This objective is also achieved, according to another aspect of the invention, by a method of activating a cooling element in a battery as described above, in particular a traction battery for an electric vehicle, comprising:

activating said at least one valve, whereby cooling fluid from the battery cooling system is introduced into the cooling element.

The present invention proposes a cooling element capable of being passed through by the cooling fluid and placed in or on the traction battery. The cooling element is then connected to the battery cooling system as a bypass element. In the event of a thermal event (hereinafter referred to as "thermal runaway") in a battery cell, cooling fluid is evacuated from the battery cooling system using one or more at least one valve and introduced into the cooling element. The cooling element then provides the hot gas exiting the battery cell with a flow path through the cooling element allowing the gas to be cooled as it flows.

The hot gas produced in the battery is, in the event of a disaster, subjected to strong cooling as it flows into the cooling element.

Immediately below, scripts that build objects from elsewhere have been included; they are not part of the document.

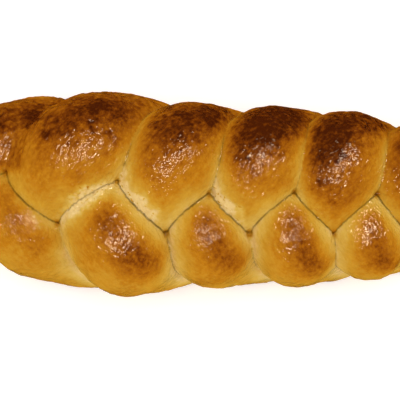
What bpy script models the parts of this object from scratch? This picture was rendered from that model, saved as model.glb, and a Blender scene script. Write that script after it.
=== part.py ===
"""Braided loaf: three strands of dough plaited together, risen into one body and baked on a flat tray.

X runs along the loaf, from its blunt end to its slim end, Y across it, and Z up. The origin is the centre of the
base.
"""

import math

import bpy
import numpy as np
from mathutils import Vector

# Driving dimensions, in metres. Places along the loaf are measured from the tip of its blunt end.
LOBE_PITCH = (0.029, 0.041, 0.058, 0.049, 0.048, 0.042, 0.044, 0.029, 0.019, 0.011)  # from one crossing to the next
HALF_WIDTH = (  # at places along the loaf
    (0.0, 0.0),
    (0.011, 0.024),
    (0.029, 0.039),
    (0.049, 0.047),
    (0.078, 0.0565),
    (0.116, 0.0595),
    (0.165, 0.054),
    (0.223, 0.053),
    (0.270, 0.0475),
    (0.310, 0.0395),
    (0.342, 0.0285),
    (0.361, 0.0175),
    (0.370, 0.0),
)
BOW = ((0.0, 0.0125), (0.049, 0.011), (0.116, 0.001), (0.20, 0.0), (0.37, -0.002))  # the axis's sideways bend

# Shares of the half width.
SWAY = 0.49  # from the braid's axis to the centre of a strand at its outermost
CLIMB = 0.26  # how far a strand rises over the others, and dives under them
AXIS_HEIGHT = 0.48  # the height of the braid's axis above the tray

PINCHED_LOBES = 1.0  # how much of the plait is pinched into one tip at each end
BROAD_TURNS = 0.10  # how much longer a strand stays outermost than in an even spiral
CREST_LEAD = (math.radians(13), math.radians(19))  # how early a strand is at its highest, on the near and far sides

# What makes the plait uneven. Each pair holds a value near the blunt end and one near the slim end.
LOAF = (0.05, 0.28)  # the two places along the loaf that the pairs belong to
FAR_SIDE_PLUMPER = (0.06, 0.10)  # how much thicker a strand is on the far side, and thinner on the near side
CREST_PLUMPER = 0.19  # how much of that thickness is gathered where the strand is on top
TIGHTNESS = (0.45, 0.81)  # 0 is an even spiral; at 1 the strands go straight across on top
LEAN = (0.21, 0.105)  # how far the far side's lobes lean to the slim end, in half widths
ROLL = (math.radians(9), math.radians(11))  # how far the braid is rolled over to the near side

STRANDS = 3
STRAND_POINTS = 160  # along each strand's guide curve
STRAND_SIDES = 7  # the guide curve's bevel resolution
VOXEL = 0.0022  # the grain of the skin that joins the strands
KEPT_SHARE = 0.14  # of that skin's faces
TRAY = (0.6, 0.4, 0.1)

CRUST_COLOUR = (0.46, 0.19, 0.012, 1.0)
CRUST_ROUGHNESS = 0.35


def through(points, places):
    """A smooth curve through (place, value) points that doesn't overshoot them."""
    at, value = (np.array(column, float) for column in zip(*points))
    step = np.diff(at)
    slope = np.diff(value) / step
    turns = slope[:-1] * slope[1:] <= 0
    mean = 2 * slope[:-1] * slope[1:] / np.where(turns, 1, slope[:-1] + slope[1:])
    tangent = np.concatenate([slope[:1], np.where(turns, 0, mean), slope[-1:]])
    i = np.clip(np.searchsorted(at, places) - 1, 0, len(step) - 1)
    t = np.clip((places - at[i]) / step[i], 0, 1)
    bend = (tangent[i] - slope[i]) * (1 - t) - (tangent[i + 1] - slope[i]) * t
    return value[i] + step[i] * t * (slope[i] + (1 - t) * bend)


def half_width(x):
    """Half the plait's width. Its squares are interpolated, so that both ends come out round."""
    squares = [(place, half * half) for place, half in HALF_WIDTH]
    return np.sqrt(np.maximum(through(squares, x), 0))


def along(pair, x):
    """The value, at places along the loaf, of what changes evenly from one end to the other."""
    return np.interp(x, LOAF, pair)


def strand_path(number):
    """Centres and radii of one strand. lobes counts the braid's crossings, and turn is the strand's own phase."""
    last = len(LOBE_PITCH)
    lobes = np.linspace(0, last, STRAND_POINTS)
    turn = 2 * math.pi * (lobes + number) / STRANDS
    over = np.sin(2 * turn + np.interp(np.sin(turn), (-1, 1), CREST_LEAD))
    loose = np.clip(np.minimum(lobes, last - lobes) / PINCHED_LOBES, 0, 1) ** 0.5
    stations = list(enumerate(np.cumsum([0, *LOBE_PITCH])))
    tightness = along(TIGHTNESS, through(stations, lobes))
    drift = loose * tightness * STRANDS / (4 * math.pi) * np.cos(2 * turn)
    x = through(stations, np.clip(lobes + drift, 0, last))
    half = half_width(x)
    plumper = 1 + along(FAR_SIDE_PLUMPER, x) * np.sin(turn) * (1 + CREST_PLUMPER * over)
    sway = (np.sin(turn) + BROAD_TURNS * np.sin(3 * turn)) / (1 - BROAD_TURNS)
    across = SWAY * loose * half * plumper * sway
    up = CLIMB * loose * half * over
    roll = along(ROLL, x)
    y = through(BOW, x) + across * np.cos(roll) - (up + CLIMB * half) * np.sin(roll)
    z = AXIS_HEIGHT * half + up * np.cos(roll) + across * np.sin(roll)
    lean = along(LEAN, x) * loose * half * np.maximum(np.sin(turn), 0) ** 2
    radius = (1 - SWAY * loose) * half * plumper
    return np.stack([x + lean, y, z], axis=1), radius


def strand_mesh(number):
    """A strand as a tube mesh, from a curve with a radius at each point."""
    centres, radii = strand_path(number)
    curve = bpy.data.curves.new(f"strand_{number}", "CURVE")
    curve.dimensions = "3D"
    curve.bevel_depth = 1.0
    curve.bevel_resolution = STRAND_SIDES
    curve.use_fill_caps = True
    spline = curve.splines.new("POLY")
    spline.points.add(len(centres) - 1)
    for point, centre, radius in zip(spline.points, centres, radii):
        point.co = (*centre, 1)
        point.radius = max(radius, VOXEL)
    guide = bpy.data.objects.new(curve.name, curve)
    bpy.context.scene.collection.objects.link(guide)
    evaluated = guide.evaluated_get(bpy.context.evaluated_depsgraph_get())
    mesh = bpy.data.meshes.new_from_object(evaluated)
    bpy.data.objects.remove(guide)
    return mesh


def plaited_dough():
    """The strands in one mesh, still as crossing tubes."""
    points, faces = [], []
    for number in range(STRANDS):
        mesh = strand_mesh(number)
        first = len(points)
        points += [vertex.co.copy() for vertex in mesh.vertices]
        faces += [[first + i for i in face.vertices] for face in mesh.polygons]
    dough = bpy.data.meshes.new("braided_loaf")
    dough.from_pydata(points, [], faces)
    return dough


def crust_material():
    material = bpy.data.materials.new("crust")
    material.use_nodes = True
    shader = material.node_tree.nodes["Principled BSDF"]
    shader.inputs["Base Color"].default_value = CRUST_COLOUR
    shader.inputs["Roughness"].default_value = CRUST_ROUGHNESS
    shader.inputs["Metallic"].default_value = 0.0
    return material


def tray_cutter(collection):
    """A block whose top is the tray, which cuts the loaf's flat base."""
    bpy.ops.mesh.primitive_cube_add(size=1, location=(0, 0, -TRAY[2] / 2))
    cutter = bpy.context.object
    cutter.name = "tray_cutter"
    cutter.scale = TRAY
    cutter.hide_render = True
    cutter.display_type = "WIRE"
    for other in cutter.users_collection:
        other.objects.unlink(cutter)
    collection.objects.link(cutter)
    return cutter


def main():
    for obj in list(bpy.data.objects):
        bpy.data.objects.remove(obj)
    scene = bpy.context.scene
    parts = bpy.data.collections.new("braided_loaf")
    cutters = bpy.data.collections.new("cutters")
    scene.collection.children.link(parts)
    scene.collection.children.link(cutters)

    loaf = bpy.data.objects.new("braided_loaf", plaited_dough())
    loaf.data.materials.append(crust_material())
    parts.objects.link(loaf)

    risen = loaf.modifiers.new("risen_together", "REMESH")
    risen.mode = "VOXEL"
    risen.voxel_size = VOXEL
    risen.use_smooth_shade = True
    fewer = loaf.modifiers.new("fewer_faces", "DECIMATE")
    fewer.ratio = KEPT_SHARE
    base = loaf.modifiers.new("flat_base", "BOOLEAN")
    base.operation = "DIFFERENCE"
    base.object = tray_cutter(cutters)

    bpy.context.view_layer.update()
    shape = loaf.evaluated_get(bpy.context.evaluated_depsgraph_get())
    corners = [Vector(corner) for corner in shape.bound_box]
    middle = (corners[0] + corners[6]) / 2
    loaf.location = (-middle.x, -middle.y, 0)


main()
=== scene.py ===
"""Looks of the braided loaf: its risen, wrinkled and blistered crust, egg-glazed and browned unevenly.

Everything is in metres, in the row frame: X runs along the loaf to its slim end, +Y to its far and
browner side, and Z up.
"""

import math

import bmesh
import bpy
import numpy as np
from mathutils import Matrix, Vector, noise


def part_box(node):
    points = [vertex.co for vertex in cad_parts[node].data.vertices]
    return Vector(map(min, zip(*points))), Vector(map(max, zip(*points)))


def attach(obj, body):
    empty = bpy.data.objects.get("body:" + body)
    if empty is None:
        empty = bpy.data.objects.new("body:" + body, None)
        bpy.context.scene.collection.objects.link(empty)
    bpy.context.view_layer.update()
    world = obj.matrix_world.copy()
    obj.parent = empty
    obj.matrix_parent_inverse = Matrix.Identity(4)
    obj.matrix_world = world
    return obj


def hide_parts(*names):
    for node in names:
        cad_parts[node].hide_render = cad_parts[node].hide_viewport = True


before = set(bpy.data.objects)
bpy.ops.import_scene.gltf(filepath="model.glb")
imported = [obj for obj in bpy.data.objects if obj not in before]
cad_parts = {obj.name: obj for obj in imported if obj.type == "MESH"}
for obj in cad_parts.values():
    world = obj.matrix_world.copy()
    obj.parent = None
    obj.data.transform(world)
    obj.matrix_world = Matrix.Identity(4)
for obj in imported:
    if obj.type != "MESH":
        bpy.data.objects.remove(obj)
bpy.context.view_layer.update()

# ---- The plait, as in the CAD. Places along the loaf are measured from the tip of its blunt end. ----
# From each crossing to the next.
LOBE_PITCH = (0.029, 0.041, 0.058, 0.049, 0.048, 0.042, 0.044, 0.029, 0.019, 0.011)
HALF_WIDTH = (  # at places along the loaf
    (0.0, 0.0),
    (0.011, 0.024),
    (0.029, 0.039),
    (0.049, 0.047),
    (0.078, 0.0565),
    (0.116, 0.0595),
    (0.165, 0.054),
    (0.223, 0.053),
    (0.270, 0.0475),
    (0.310, 0.0395),
    (0.342, 0.0285),
    (0.361, 0.0175),
    (0.370, 0.0),
)
BOW = ((0.0, 0.0125), (0.049, 0.011), (0.116, 0.001), (0.20, 0.0), (0.37, -0.002))  # the axis's sideways bend
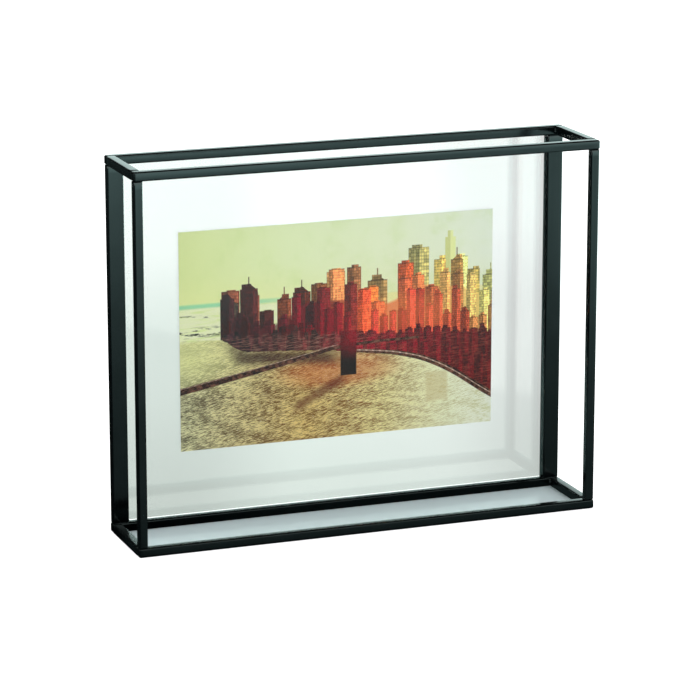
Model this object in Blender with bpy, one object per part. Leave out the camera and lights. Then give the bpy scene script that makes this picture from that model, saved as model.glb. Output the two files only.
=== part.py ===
"""Floating frame: an open box of slim welded steel bars. Its rear side carries two loose
glass panes with a print held between them, which slide down into two folded rails.

Axes: +X right, +Y back, +Z up. The origin is the middle of the outline, on the surface
that the frame stands on. Lengths are in metres.
"""
import math

import bmesh
import bpy

MM = 0.001

# Driving sizes of the welded box
WIDTH = 216.0 * MM
HEIGHT = 170.0 * MM
RING_DEPTH = 44.0 * MM
RING_BAR = 4.2 * MM          # square bar of the top and bottom rings
POST_BAR = 4.0 * MM          # square bar of the front posts, and depth of the rear posts
REAR_POST_WIDTH = 7.5 * MM   # flat bar: its inner half is the landing for the glass
POST_INSET = 0.2 * MM        # posts stand this far inside the outer faces of the rings
EDGE_RADIUS = 0.7 * MM
CORNER_RADIUS = 1.1 * MM     # ground outer corners of the rings

# Glass sandwich
GLASS_THICKNESS = 2.0 * MM
GLASS_TOP = 168.0 * MM
GLASS_EDGE_CHAMFER = 0.25 * MM
PRINT_WIDTH = 150.0 * MM
PRINT_HEIGHT = 100.0 * MM
PRINT_THICKNESS = 0.25 * MM
PRINT_CENTRE_X = 1.0 * MM
PRINT_CENTRE_Z = 82.6 * MM

# Folded sheet rails behind the rear posts, and the ledges under the glass
SHEET = 0.8 * MM
RAIL_OUTER_X = 105.4 * MM
RAIL_LIP = 3.1 * MM
RAIL_TOP = 168.5 * MM
BEND_RADIUS = 1.1 * MM
LEDGE_WIDTH = 10.0 * MM
LEDGE_INNER_X = 92.0 * MM
LEDGE_BOTTOM = 0.9 * MM
PAD_THICKNESS = 0.6 * MM

GAP = 0.3 * MM               # clearance between neighbouring pieces
BEVEL_SEGMENTS = 3
ARC_SEGMENTS = 6
SHARP_EDGE_ANGLE = math.radians(40)

# Places that follow from the sizes above
STACK_DEPTH = 2 * GLASS_THICKNESS + PRINT_THICKNESS + 4 * GAP + SHEET
TOTAL_DEPTH = RING_DEPTH + STACK_DEPTH
FRONT_Y = -TOTAL_DEPTH / 2
REAR_Y = FRONT_Y + RING_DEPTH
HALF_WIDTH = WIDTH / 2
LEDGE_TOP = LEDGE_BOTTOM + SHEET
PAD_BOTTOM = LEDGE_TOP + GAP
GLASS_BOTTOM = PAD_BOTTOM + PAD_THICKNESS + GAP
FRONT_GLASS_Y = REAR_Y + GAP
PRINT_Y = FRONT_GLASS_Y + GLASS_THICKNESS + GAP
BACK_GLASS_Y = PRINT_Y + PRINT_THICKNESS + GAP
LIP_Y = BACK_GLASS_Y + GLASS_THICKNESS + GAP
GLASS_HALF_WIDTH = RAIL_OUTER_X - SHEET - GAP


def clear_scene():
    for obj in list(bpy.data.objects):
        bpy.data.objects.remove(obj, do_unlink=True)


def make_material(name, colour, roughness, metallic=0.0, transmission=0.0, ior=1.5):
    material = bpy.data.materials.new(name)
    material.use_nodes = True
    shader = material.node_tree.nodes["Principled BSDF"]
    shader.inputs["Base Color"].default_value = (*colour, 1.0)
    shader.inputs["Roughness"].default_value = roughness
    shader.inputs["Metallic"].default_value = metallic
    shader.inputs["Transmission Weight"].default_value = transmission
    shader.inputs["IOR"].default_value = ior
    return material


def add_object(name, bm, material, parent, smooth=True):
    """Turn a closed bmesh into a named object, with its origin at its own middle."""
    bmesh.ops.recalc_face_normals(bm, faces=bm.faces)
    low = [min(v.co[i] for v in bm.verts) for i in range(3)]
    high = [max(v.co[i] for v in bm.verts) for i in range(3)]
    centre = [(a + b) / 2 for a, b in zip(low, high)]
    bmesh.ops.translate(bm, verts=bm.verts, vec=[-c for c in centre])
    mesh = bpy.data.meshes.new(name)
    for face in bm.faces:
        face.smooth = smooth
    bm.to_mesh(mesh)
    bm.free()
    mesh.materials.append(material)
    obj = bpy.data.objects.new(name, mesh)
    bpy.context.scene.collection.objects.link(obj)
    obj.location = centre
    obj.parent = parent
    return obj


def add_empty(name):
    empty = bpy.data.objects.new(name, None)
    bpy.context.scene.collection.objects.link(empty)
    return empty


def box_mesh(low, high):
    bm = bmesh.new()
    bmesh.ops.create_cube(bm, size=1.0)
    for vert in bm.verts:
        vert.co = [a + (c + 0.5) * (b - a) for a, b, c in zip(low, high, vert.co)]
    return bm


def bevel(bm, edges, radius, segments):
    bmesh.ops.bevel(bm, geom=edges, offset=radius, segments=segments, profile=0.5,
                    affect="EDGES", clamp_overlap=True)


def round_sharp_edges(bm, radius=EDGE_RADIUS, segments=BEVEL_SEGMENTS):
    sharp = [e for e in bm.edges if e.calc_face_angle(0.0) > SHARP_EDGE_ANGLE]
    bevel(bm, sharp, radius, segments)


def bar(name, low, high, material, parent, radius=EDGE_RADIUS, segments=BEVEL_SEGMENTS):
    bm = box_mesh(low, high)
    round_sharp_edges(bm, radius, segments)
    return add_object(name, bm, material, parent)


def ring(prefix, bottom, material, parent):
    """Four bars laid flat: full-width front and rear bars, and side bars butted between."""
    top = bottom + RING_BAR
    for place, near, outer in (("front", FRONT_Y, FRONT_Y), ("rear", REAR_Y - RING_BAR, REAR_Y)):
        bm = box_mesh((-HALF_WIDTH, near, bottom), (HALF_WIDTH, near + RING_BAR, top))
        corners = [e for e in bm.edges
                   if all(abs(v.co.y - outer) < GAP for v in e.verts)
                   and abs(e.verts[0].co.x - e.verts[1].co.x) < GAP]
        bevel(bm, corners, CORNER_RADIUS, ARC_SEGMENTS)
        round_sharp_edges(bm)
        add_object(f"{prefix}_{place}_bar", bm, material, parent)
    side_front = FRONT_Y + RING_BAR + GAP
    side_rear = REAR_Y - RING_BAR - GAP
    for place, side in (("left", -1), ("right", 1)):
        inner, outer = side * (HALF_WIDTH - RING_BAR), side * HALF_WIDTH
        low = (min(inner, outer), side_front, bottom)
        high = (max(inner, outer), side_rear, top)
        bar(f"{prefix}_{place}_bar", low, high, material, parent)


def posts(material, parent):
    """Upright bars welded between the rings, one at each corner."""
    low_z, high_z = RING_BAR + GAP, HEIGHT - RING_BAR - GAP
    outer_x = HALF_WIDTH - POST_INSET
    rows = (("front", FRONT_Y + POST_INSET, POST_BAR),
            ("rear", REAR_Y - POST_INSET - POST_BAR, REAR_POST_WIDTH))
    for row, near, width in rows:
        for place, side in (("left", -1), ("right", 1)):
            x_ends = sorted((side * outer_x, side * (outer_x - width)))
            low = (x_ends[0], near, low_z)
            high = (x_ends[1], near + POST_BAR, high_z)
            bar(f"{row}_post_{place}", low, high, material, parent)


def arc(centre, radius, start, end):
    """Points of an arc in the XY plane, from angle start to angle end in degrees."""
    steps = [start + (end - start) * i / ARC_SEGMENTS for i in range(ARC_SEGMENTS + 1)]
    return [(centre[0] + radius * math.cos(math.radians(a)),
             centre[1] + radius * math.sin(math.radians(a))) for a in steps]


def glass_rail(place, side, material, parent):
    """Sheet folded to an L: the web stands behind the post and the lip covers the glass edge."""
    web_start = REAR_Y + GAP
    lip_back = LIP_Y + SHEET
    lip_tip = RAIL_OUTER_X - RAIL_LIP
    bend = (RAIL_OUTER_X - BEND_RADIUS, lip_back - BEND_RADIUS)
    outline = [(RAIL_OUTER_X - SHEET, web_start), (RAIL_OUTER_X, web_start)]
    outline += arc(bend, BEND_RADIUS, 0, 90)
    outline += [(lip_tip, lip_back), (lip_tip, LIP_Y)]
    outline += arc(bend, BEND_RADIUS - SHEET, 90, 0)
    bm = bmesh.new()
    face = bm.faces.new([bm.verts.new((side * x, y, 0.0)) for x, y in outline])
    extruded = bmesh.ops.extrude_face_region(bm, geom=[face])["geom"]
    top_verts = [g for g in extruded if isinstance(g, bmesh.types.BMVert)]
    bmesh.ops.translate(bm, verts=top_verts, vec=(0.0, 0.0, RAIL_TOP))
    add_object(f"glass_rail_{place}", bm, material, parent, smooth=False)


def ledge(place, side, steel, rubber, parent):
    """Small plate welded behind the bottom rear bar, with a pad that cushions the glass."""
    x_ends = sorted((side * LEDGE_INNER_X, side * (LEDGE_INNER_X + LEDGE_WIDTH)))
    near, far = REAR_Y + GAP, LIP_Y - GAP
    bar(f"glass_ledge_{place}", (x_ends[0], near, LEDGE_BOTTOM), (x_ends[1], far, LEDGE_TOP),
        steel, parent, radius=SHEET / 4, segments=2)
    bar(f"glass_ledge_pad_{place}", (x_ends[0] + GAP, near, PAD_BOTTOM),
        (x_ends[1] - GAP, far, PAD_BOTTOM + PAD_THICKNESS),
        rubber, parent, radius=PAD_THICKNESS / 4, segments=2)


def pane(name, near, material):
    """A glass pane with ground edges, which slides upwards out of the rails."""
    slide = add_empty(f"{name}_slide")
    slide.location = (0.0, near + GLASS_THICKNESS / 2, GLASS_BOTTOM)
    low = (-GLASS_HALF_WIDTH, near, GLASS_BOTTOM)
    high = (GLASS_HALF_WIDTH, near + GLASS_THICKNESS, GLASS_TOP)
    obj = bar(name, low, high, material, None, radius=GLASS_EDGE_CHAMFER, segments=1)
    obj.location -= slide.location
    obj.parent = slide
    return slide


def photo_print(material, carrier):
    """The card between the panes; it is carried by the back pane."""
    low = (PRINT_CENTRE_X - PRINT_WIDTH / 2, PRINT_Y, PRINT_CENTRE_Z - PRINT_HEIGHT / 2)
    high = (PRINT_CENTRE_X + PRINT_WIDTH / 2, PRINT_Y + PRINT_THICKNESS,
            PRINT_CENTRE_Z + PRINT_HEIGHT / 2)
    obj = add_object("photo_print", box_mesh(low, high), material, None, smooth=False)
    obj.location -= carrier.location
    obj.parent = carrier


def build():
    clear_scene()
    black_steel = make_material("black_powder_coated_steel", (0.012, 0.015, 0.016), 0.3)
    rail_steel = make_material("black_coated_sheet", (0.010, 0.012, 0.013), 0.35)
    clear_glass = make_material("clear_glass", (0.93, 0.98, 0.96), 0.02, transmission=1.0)
    print_paper = make_material("printed_photo_paper", (0.62, 0.52, 0.30), 0.35)
    pad_rubber = make_material("grey_rubber", (0.05, 0.05, 0.05), 0.7)

    frame = add_empty("frame")
    ring("bottom", 0.0, black_steel, frame)
    ring("top", HEIGHT - RING_BAR, black_steel, frame)
    posts(black_steel, frame)
    for place, side in (("left", -1), ("right", 1)):
        glass_rail(place, side, rail_steel, frame)
        ledge(place, side, rail_steel, pad_rubber, frame)
    pane("front_glass_pane", FRONT_GLASS_Y, clear_glass)
    back_slide = pane("back_glass_pane", BACK_GLASS_Y, clear_glass)
    photo_print(print_paper, back_slide)
    bpy.context.view_layer.update()


build()
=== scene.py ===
"""Floating frame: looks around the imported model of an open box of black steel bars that
holds a photo print between two panes of glass. Lengths are in metres."""
import itertools
import math

import bpy
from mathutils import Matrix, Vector
from mathutils.noise import fractal


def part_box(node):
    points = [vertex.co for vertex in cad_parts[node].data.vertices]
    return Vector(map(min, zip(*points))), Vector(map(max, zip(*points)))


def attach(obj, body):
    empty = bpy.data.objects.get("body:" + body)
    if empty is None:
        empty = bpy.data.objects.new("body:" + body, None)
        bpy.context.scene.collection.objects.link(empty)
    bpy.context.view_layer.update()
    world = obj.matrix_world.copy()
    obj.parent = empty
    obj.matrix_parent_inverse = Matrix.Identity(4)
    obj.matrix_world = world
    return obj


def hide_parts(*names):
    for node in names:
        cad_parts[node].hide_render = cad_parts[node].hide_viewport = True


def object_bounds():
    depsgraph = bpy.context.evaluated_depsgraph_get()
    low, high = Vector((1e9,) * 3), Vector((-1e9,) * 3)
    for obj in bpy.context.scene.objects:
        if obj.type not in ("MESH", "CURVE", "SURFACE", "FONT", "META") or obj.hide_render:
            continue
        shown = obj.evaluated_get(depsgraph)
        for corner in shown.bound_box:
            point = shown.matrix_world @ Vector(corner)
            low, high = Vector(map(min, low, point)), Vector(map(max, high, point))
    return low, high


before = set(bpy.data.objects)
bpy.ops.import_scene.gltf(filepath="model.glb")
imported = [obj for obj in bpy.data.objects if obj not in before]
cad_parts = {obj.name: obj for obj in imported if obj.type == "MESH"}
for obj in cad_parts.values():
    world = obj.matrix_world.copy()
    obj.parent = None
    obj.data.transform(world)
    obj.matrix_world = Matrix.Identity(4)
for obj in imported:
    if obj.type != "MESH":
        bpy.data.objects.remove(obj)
cad_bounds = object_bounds()

MM = 0.001
WHITE = (1.0, 1.0, 1.0)

# Camera
CAMERA_POSITION = Vector((-0.5057, -1.3418, 0.4347))
CAMERA_AIM = Vector((-0.00297, -0.0048, 0.0792))
LENS = 170.7
SENSOR = 36.0

# Bars: the edges are rounded as in the CAD part
EDGE_RADIUS = 0.7 * MM
RING_END_RADIUS = 1.0 * MM
END_RADIUS = 0.5 * MM
CORNER_STEPS = 8
END_STEPS = 4
BAR_SPACING = 3.0 * MM
JOINT_REACH = 0.32 * MM
WAVE_SCALE = 70.0
WAVE_DEPTH = 0.003 * MM

# Weld beads
BEAD_RADIUS = 0.55 * MM
BEAD_FLATNESS = 0.75
BEAD_SINK = 0.10 * MM
BEAD_MARGIN = 0.5 * MM
BEAD_OUTER_MARGIN = 0.8 * MM
BEAD_ROWS = 16
BEAD_COLUMNS = 10
BEAD_RIPPLES = 4
BEAD_SEEDS = (0.0, 1.7, 3.1)
CORNER_SEED = 5.3

# Studio light, as radiances
BACKGROUND = 1.9
AMBIENT = 1.05
FLOOR_SIZE = 4.0
FLOOR_DROP = 0.02 * MM
FLOOR_ALBEDO = 0.9
FLOOR_LIFT = 0.66
FLOOR_SHADED_INSIDE = (0.75, 0.885, 0.905)
FLOOR_MIRRORED_MAX = 3.5
FLOOR_GLOSS_TINT = (0.62, 1.0, 0.97)
GLASS_GLOSS_TINT = (1.0, 1.0, 0.97)
GLASS_SHADE = (0.92, 1.0, 0.95)
SKY_GLOSS_TINT = (0.78, 1.0, 0.97)
SKY_DARK = 0.025
SKY_BACK = 1.6
SKY_FRONT = 3.8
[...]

This goes a long way to preventing the gas from igniting and reducing the risk of fire.

In the context of the invention, the cooling element is designed as a bypass element which, in normal driving mode, is not filled with cooling medium, but becomes so in the event of an accident. The implementation of this element therefore only adds a very small additional weight and volume since it relies mainly on the already existing infrastructure of the cooling system, in particular its cooling fluid. This therefore allows savings in terms of weight and costs.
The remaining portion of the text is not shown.